Related Characters: Pip (speaker)
Page Number: 475
Explanation and Analysis:

In this chapter, each of the characters take turns checking out the doubloon that Ahab has nailed to the center mast of the Pequod. This doubloon is reserved for the person in the crew who sights the white whale first - it is designed as an extra reward, for the crew is already as excited as Ahab, or nearly so, to find the whale and to kill it. 

When others see the doubloon, they speak their thoughts aloud in an aside to the audience, as though they were characters in a play (and, indeed, there are entire chapters of the novel that are rendered as dialogue in a play, as though Ishmael has constructed the scenes in this way for the reader better to understand them). Here, when Pip speaks aloud, however, he does not say anything comprehensible to the average listener. Instead, he remarks obliquely just how valuable the doubloon is - and how wondrous it would be to spot the whale and to kill it. 

Chapter 100 Quotes

He’s welcome to the arm he has, since I can’t help it, and didn’t know him then; but not to another one. No more White Whales for me; I’ve lowered for him once, and that has satisfied me.

Related Characters: Boomer (speaker), Moby Dick
Related Symbols: The White Whale
Page Number: 482
Explanation and Analysis:

Boomer, the speaker of these lines, is the captain of an English vessel called the Samuel Enderby. Boomer excites Ahab, when the ships stop to speak to one another, by saying that he has in fact encountered Moby-Dick. At this point, Boomer emerges as a foil to Ahab, for he too is a man who has wrestled with the white whale. Boomer has lowered boats against Moby-Dick, and, falling off his boat, tore his arm, and a ship doctor then amputated it. Boomer feels that he has "given enough" to the white whale, and vows to go back home and preserve his life.

This, of course, is what separates Boomer from Ahab, and makes the two men mirror images of one another. After his encounter with the white whale, Boomer realizes the limits of his own human strength, and feels he has given his best to the fight - that he is simply not strong enough to defeat the whale. Ahab, however, has vowed after his first encounter with Moby-Dick to stop at nothing in trying to kill him. 

Chapter 103 Quotes

Thus we see how that the spine of even the hugest of living things tapers off at last into simple child’s play.

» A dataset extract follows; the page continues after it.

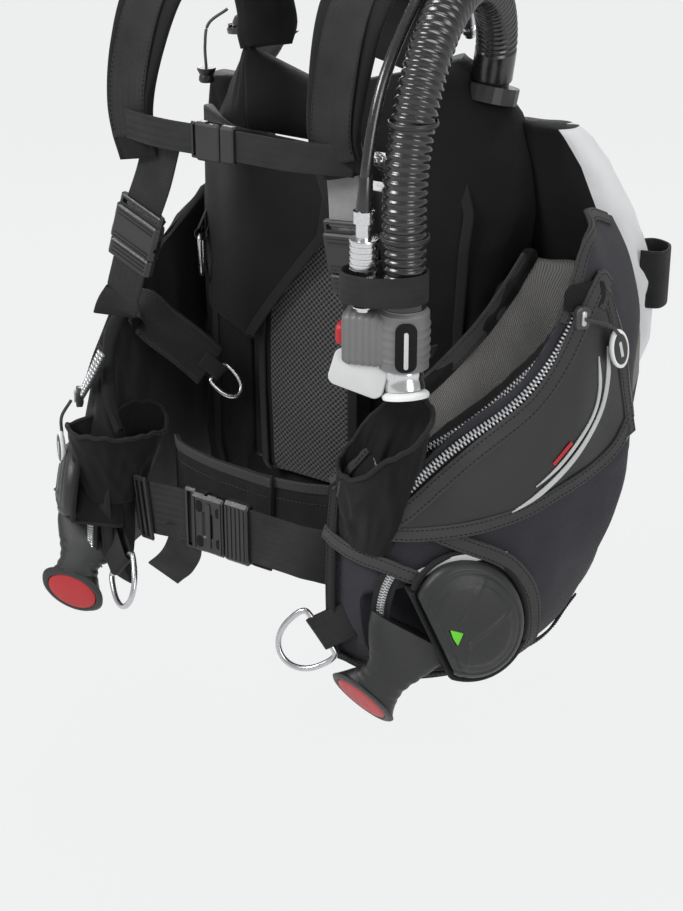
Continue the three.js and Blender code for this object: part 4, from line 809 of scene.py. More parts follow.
def lobe_rings(t, wall, side, n=120, m=84, crease=0.0, seed=0.0):
    rings = []
    ss = np.linspace(0, 12, n)
    rim = smooth1(np.interp(ss, range(13), t["rim"]), 5)
    flo = smooth1(np.interp(ss, range(13), t["floor"]), 5)
    ix = smooth1(np.interp(ss, range(13), t["ix"]), 5) * side
    iy = smooth1(np.interp(ss, range(13), t["iy"]), 5)
    op = smooth1(np.interp(ss, range(13), t["open"]), 3)
    for i, s in enumerate(ss):
        I = V(ix[i], iy[i], 0)
        zr, zf, o_ = rim[i], flo[i], float(np.clip(op[i], 0, 1))
        O = wall.p(s, -95.0)
        nn = unit((O[0] - I[0], O[1] - I[1], 0))

        def P(d, z):
            q = I + nn * d
            q[2] = z
            return q

        def B(f, z):
            o = wall.p(s, float(np.clip(z, -236, 150)), -4.0)
            return V(I[0] + (o[0] - I[0]) * f, I[1] + (o[1] - I[1]) * f, z)
        zs = min(zf - 10, -60)
        mid = lambda a, b: a * o_ + b * (1 - o_)
        ctrl = [P(0, zr - 6), P(2, zr), P(9, zr), P(12, zr - 7),
                B(mid(0.36, 0.5), mid(zr * 0.55 + zf * 0.45, zr * 0.75 + zf * 0.25)), B(mid(0.66, 0.8), mid(zf, zr * 0.3 + zf * 0.7)), B(mid(0.97, 0.98), mid(zf - 2, zf)),
                wall.p(s, zs - 12, -4.0), wall.p(s, -115.0, -4.0), wall.p(s, -150.0, -4.0), wall.p(s, -205.0, -4.0),
                B(0.93, -232), B(0.5, -238), P(5, -226), P(0, -190), P(-2, -110), P(-1, min(-30, zr - 30))]
        rings.append(spline(np.array(ctrl), m, closed=True))
    return rings


def box_cut(o, F, a0, a1, n0, n1, w0, w1, r=7):
    """Opens a rounded slot through a shell."""
    out = rounded(w1 - w0, n1 - n0, r)
    me = bpy.data.meshes.new("tool")
    v, f = [], []
    k = len(out)
    for a in (a0, a1):
        for x, y in out:
            v.append(F.p(a, y + (n0 + n1) / 2, x + (w0 + w1) / 2) * MM)
    for j in range(k):
        f.append((j, (j + 1) % k, k + (j + 1) % k, k + j))
    f.append(tuple(range(k - 1, -1, -1)))
    f.append(tuple(range(k, 2 * k)))
    me.from_pydata([tuple(q) for q in v], [], f)
    t = bpy.data.objects.new("tool", me)
    SC.collection.objects.link(t)
    fix_out(t)
    b = o.modifiers.new("b", "BOOLEAN")
    b.operation = "DIFFERENCE"
    b.solver = "EXACT"
    b.object = t
    apply_mods(o)
    bpy.data.objects.remove(t)
    return o


class Pocket:
    def __init__(self, start, a, n):
        self.o = np.array(start, float)
        self.A = unit(a)
        self.N = unit(np.array(n, float) - self.A * np.dot(n, self.A))
        self.W = np.cross(self.A, self.N)

    def p(self, a, n, w):
        return self.o + self.A * a + self.N * n + self.W * w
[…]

Related Characters: Ishmael (speaker)
Page Number: 495
Explanation and Analysis:

Ishmael spends a great deal of the novel marveling at the size of the sperm whale, at its majesty in the water, at how it resembles the Biblical "fish" in which Jonah sat for three days. Ishmael spares no amount of description in arguing that these whales are larger than life, that there is nothing man can do to stop them except to pray that the whale itself folds under the battle with the harpooneers.

And yet Ishmael also notes that there are parts of the sperm whale so small as to nearly vanish. These parts show that the whale has some relation to human scale - that it is, after all, a living thing, that it is mortal, that it can be killed. Even though whales, in Ishmael's telling, are godlike creatures, they are ultimately not gods - for they are built according to the same laws that structure human life. 

Chapter 109 Quotes

Oh, Life! Here I am, proud as a Greek god, and yet standing debtor to this block-head for a bone to stand on. Cursed be that mortal interindebtedness which will not do away with ledgers. I would be free as air; and I’m down in the whole world’s books.

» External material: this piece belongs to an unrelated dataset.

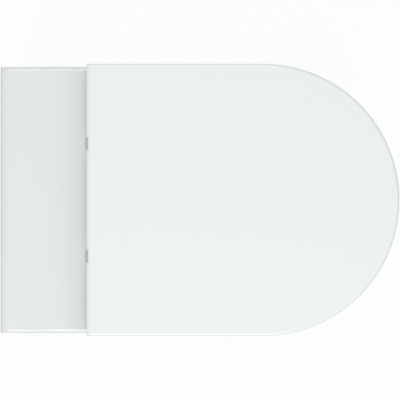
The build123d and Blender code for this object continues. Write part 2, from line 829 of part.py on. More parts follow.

Related Characters: Ahab (speaker), The Pequod’s carpenter
Page Number: 514
Explanation and Analysis:

Starbuck has reported to Ahab, just before this quotation, that the oil casks in the Pequod are leaking, and that a ship's carpenter will have to inspect them to ensure that the oil collected from the whales they have already killed will be preserved. When Starbuck realizes that Ahab cares nothing for this oil - that the voyage is entirely for the purpose of capturing and killing Moby-Dick - he is afraid that the captain has lost his mind, and that he is willing to endanger his entire crew in order to satisfy this one objective. Starbuck tells Ahab that he must worry about himself, that his own bloodlust could result in the death of many men.

Ahab, for his part, recognizes in the quote that there are physical constraints on him - that if, for example, the boat were to leak and sink before reaching the white whale, then Ahab's entire mission would come to naught. This is difficult for Ahab to stomach, because his pride and his belief in his own force and mission is unmatched. 

Chapter 135 Quotes

Now small fowls flew screaming over the yet yawning gulf; a sullen white surf beat against its steep sides; then all collapsed, and the great shroud of the sea rolled on as it rolled five thousand years ago.

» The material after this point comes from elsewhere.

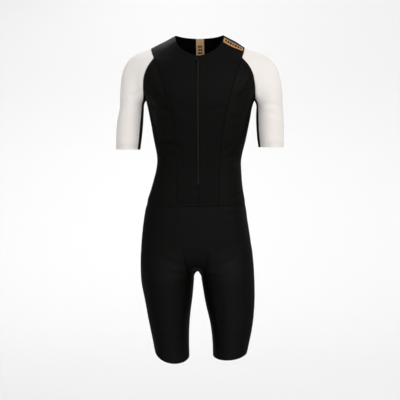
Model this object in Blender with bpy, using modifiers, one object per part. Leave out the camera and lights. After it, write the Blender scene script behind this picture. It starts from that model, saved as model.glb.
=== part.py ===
"""Short-sleeved triathlon suit with a front zip, filled out as if worn, with no wearer.

Metres, +Z up.  The front faces -Y and the wearer's left is towards +X.  The origin lies midway
between the two shoulder seams, level with the outer ends of those seams.

The cloth is cut as on a real suit.  Heights, widths and depths stand in the tables below; each
panel is a grid of points on the form that the tables give, and becomes a wall of cloth with a
small gap at every seam.
"""

from collections import namedtuple

import bmesh
import bpy
import numpy as np
from mathutils import Matrix

# ---------------------------------------------------------------------------------------------
# Driving sizes
# ---------------------------------------------------------------------------------------------
CLOTH = 0.0015  # wall of cloth
TAPE = 0.0010  # wall of the tapes
SEAM_GAP = 0.0003  # between two pieces sewn together
LAYER_GAP = 0.0003  # between a piece and what lies on it
MITRE_LIMIT = 1.5  # the most that a wall is lengthened at a sharp seam

NECK_FRONT_Z = -0.031
NECK_SIDE_Z = 0.037
NECK_BACK_Z = 0.0345
SHOULDER_END_Z = 0.0
WAIST_SEAM_Z = -0.456
SIDE_SEAM_ANGLE = 97.0  # degrees round from the centre front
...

Related Characters: Ishmael (speaker)
Related Symbols: The White Whale
Page Number: 624
Explanation and Analysis:

Not only has the white whale defeated Ahab, despite Ahab's best efforts to kill him. Not only has the whale defeated the entire crew, the group of men Ahab has marshaled to aid in this attack. The white whale has, in fact, obliterated all remnants of the Pequod, all evidence that the boat even existed and once sailed the sea. These things are gone completely when the boat sinks and is sent to the bottom of the ocean.

The narrator, or Ishmael, in this scene thus relates how completely man is at the mercy of nature. Despite all Ahab's ravings and the power of his will and hate, there was nothing he could do to stop the boat from sinking, to prevent nature from taking over the scene and rolling the waves once more over the boat. For all his yelling that he controlled fate, fate has mastered Ahab here - and the rest of the crew along with him.